Landscape naming is a key aspect of Welsh cultural heritage (see the importance of re-naming Eyri and the Bannau Brycheiniog). Landscape features in Welsh, farming practices, may have a huge potential to inform the SFS and make it more appropriate for Wales. The inclusion of these habitats may, in turn, help support and strengthen Welsh language knowledge and communities.

Common Land

Managing Common Land is hard work. It takes a lot of time and is difficult. That means that more resources should be allocated to it rather than less. A collaborative approach that rewards management rather than ownership could benefit the rural community significantly.  This could encourage management uptake by tenants and communities alongside, rather than prioritising, the often highly wealthy major landowners. Landowners who, on the Welsh commons, are largely uninterested in the actual management of the land which is undertaken by the active graziers (it would be great to extend this definition from grazier to common land manager, and to therefore include a wider range of habitat management).

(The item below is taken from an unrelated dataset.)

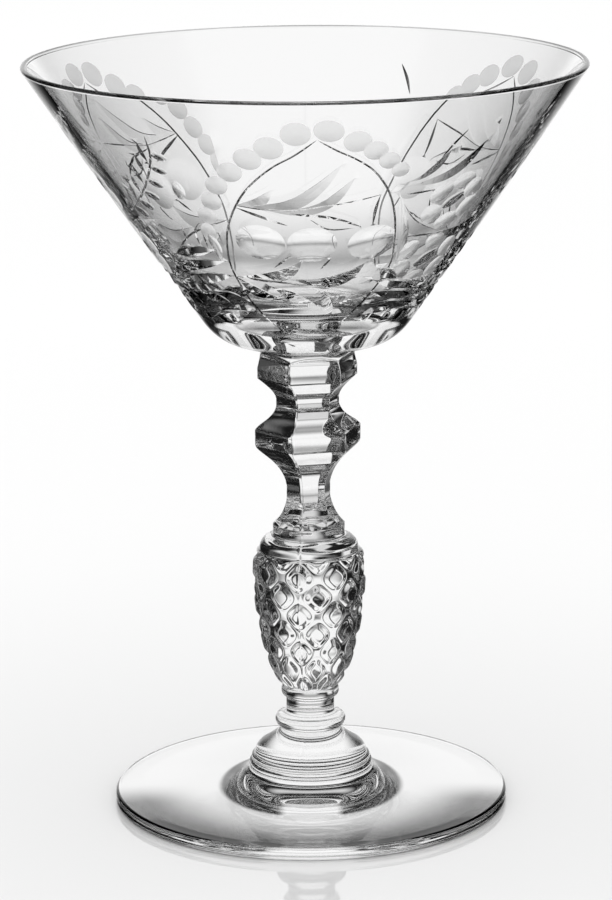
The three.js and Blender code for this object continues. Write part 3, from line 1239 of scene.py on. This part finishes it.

Habitat baseline review being undertaken during 2024

Serious reflection is needed on whether there is the ability to conduct a Habitat Baseline Review, bearing in mind that the maps currently in use are significantly out of date (the dates of surveys can be reviewed via Datamap Wales - many are over 30 years old and no longer relevant). The accuracy and efficacy of a final product would be questionable. There is limited expertise and resources for completing new surveys, and many of the approaches used are problematic for an agricultural review, where practice may be more important than classification.